» WHAT IS EXPECTED
In the listing below, find the line with "lay(name, share *", then repeat exactly every line from the top through that one.

· · · · · · ·

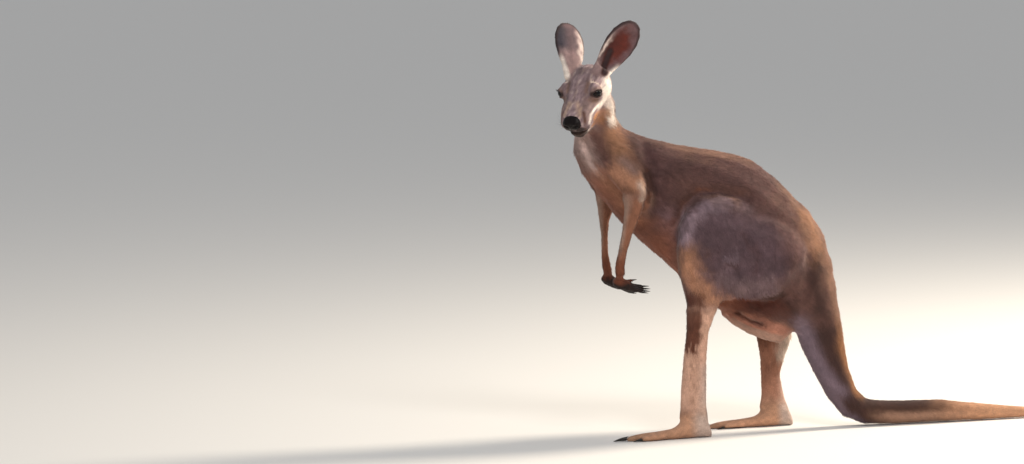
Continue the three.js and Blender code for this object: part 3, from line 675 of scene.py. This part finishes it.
def face_patch(name, strength, size, soft, *stops, share=head):
    """A soft patch on both sides of the face, along a line given in the head's own frame."""
    span = near_line(mirrored, *stops) + 0.25 * soft * streak
    lay(name, share * strength * ease(size + soft, size - soft, span))


lay("forehead", head)
lay("face_dark", head * 0.5 * ease(0.0, 0.9, streak))
lay("brow_pale", head * 0.3 * ease(0.3, 1.0, -streak))
face_patch("throat", 0.8, 0.02, 0.012, (0.06, 0.0, -0.092), (-0.04, 0.0, -0.104))
face_patch("cheek_pale", 0.95, 0.016, 0.01, (-0.046, 0.06, -0.01), (-0.028, 0.056, -0.05),
           (-0.016, 0.053, -0.076), (-0.002, 0.052, -0.096), share=throat)
face_patch("throat", 0.7, 0.008, 0.014, (-0.062, 0.05, -0.02), (-0.052, 0.046, -0.07), share=throat)
face_patch("cheek_pale", 0.9, 0.01, 0.009, (-0.022, 0.057, -0.012), (-0.008, 0.05, -0.038),
           (0.012, 0.046, -0.034))
face_patch("face_dark", 0.75, 0.004, 0.01, (-0.024, 0.022, 0.024), (0.018, 0.023, 0.006),
           (0.05, 0.027, -0.006))
face_patch("eye_brown", 0.85, 0.01, 0.009, (0.014, 0.046, -0.014), (0.026, 0.036, -0.006))
face_patch("bar_dark", 0.35, 0.004, 0.008, (0.012, 0.046, -0.014), (0.024, 0.036, -0.006))
face_patch("eye_brown", 0.8, 0.005, 0.006, (0.01, 0.026, 0.012), (-0.01, 0.027, 0.021))
face_patch("muzzle_grey", 0.85, 0.014, 0.008, (0.04, 0.034, -0.008), (0.066, 0.036, -0.026))
# ochre under the jaw and down the throat's side, warmed further as painted bounce light
face_patch("jaw_ochre_and_bounce_light", 0.95, 0.012, 0.007, (0.042, 0.042, -0.046), (0.018, 0.04, -0.062),
           (-0.002, 0.045, -0.072), share=throat)
face_patch("jaw_ochre_and_bounce_light", 0.9, 0.008, 0.006, (0.04, 0.027, -0.07), (0.017, 0.036, -0.078), share=throat)
face_patch("bar_dark", 0.5, 0.001, 0.004, (0.036, 0.04, -0.056), (0.004, 0.042, -0.07), share=throat)
face_patch("bar_dark", 0.4, 0.001, 0.004, (0.034, 0.032, -0.07), (0.01, 0.038, -0.082), share=throat)
face_patch("throat", 0.8, 0.01, 0.006, (0.048, 0.022, -0.094), (0.028, 0.034, -0.106))
face_patch("muzzle_ochre", 0.65, 0.004, 0.009, (0.044, 0.011, 0.002), (0.068, 0.022, -0.012))
face_patch("bar_dark", 0.9, 0.004, 0.004, (0.06, 0.029, -0.011), (0.076, 0.033, -0.028),
           (0.079, 0.027, -0.05))
face_patch("stripe_white", 1.0, 0.0032, 0.003, (0.01, 0.046, -0.032), (0.036, 0.045, -0.024),
           (0.053, 0.042, -0.025), (0.07, 0.038, -0.037), (0.064, 0.024, -0.072))
face_patch("crown_dark", 0.6, 0.002, 0.004, (0.04, 0.0, 0.006), (0.006, 0.0, 0.021), (-0.04, 0.0, 0.031))
face_patch("eye_dark", 0.45, 0.006, 0.008, (-0.034, 0.006, 0.032), (-0.048, 0.004, 0.033))
face_patch("crown_dark", 0.7, 0.008, 0.008, (-0.05, 0.008, 0.036), (-0.078, 0.03, 0.03))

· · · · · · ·

» REPLY TO THE TASK
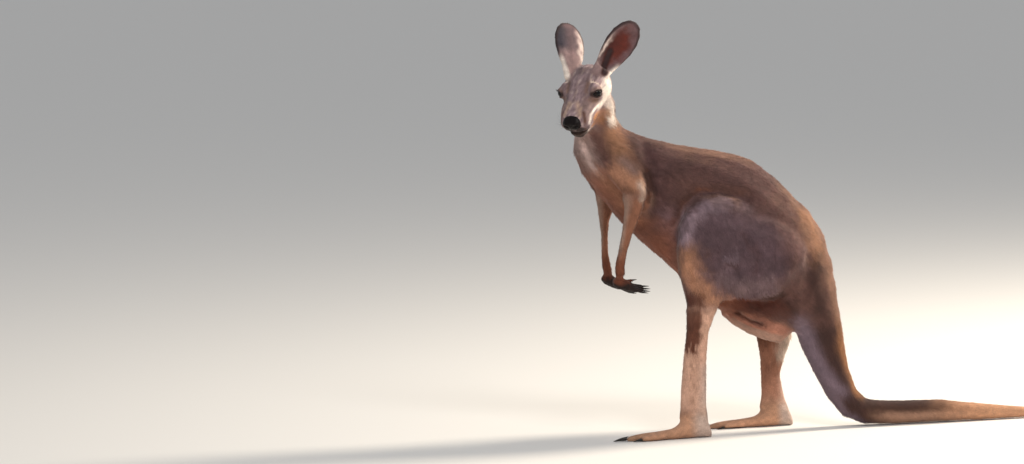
Continue the three.js and Blender code for this object: part 3, from line 675 of scene.py. This part finishes it.
def face_patch(name, strength, size, soft, *stops, share=head):
    """A soft patch on both sides of the face, along a line given in the head's own frame."""
    span = near_line(mirrored, *stops) + 0.25 * soft * streak
    lay(name, share * strength * ease(size + soft, size - soft, span))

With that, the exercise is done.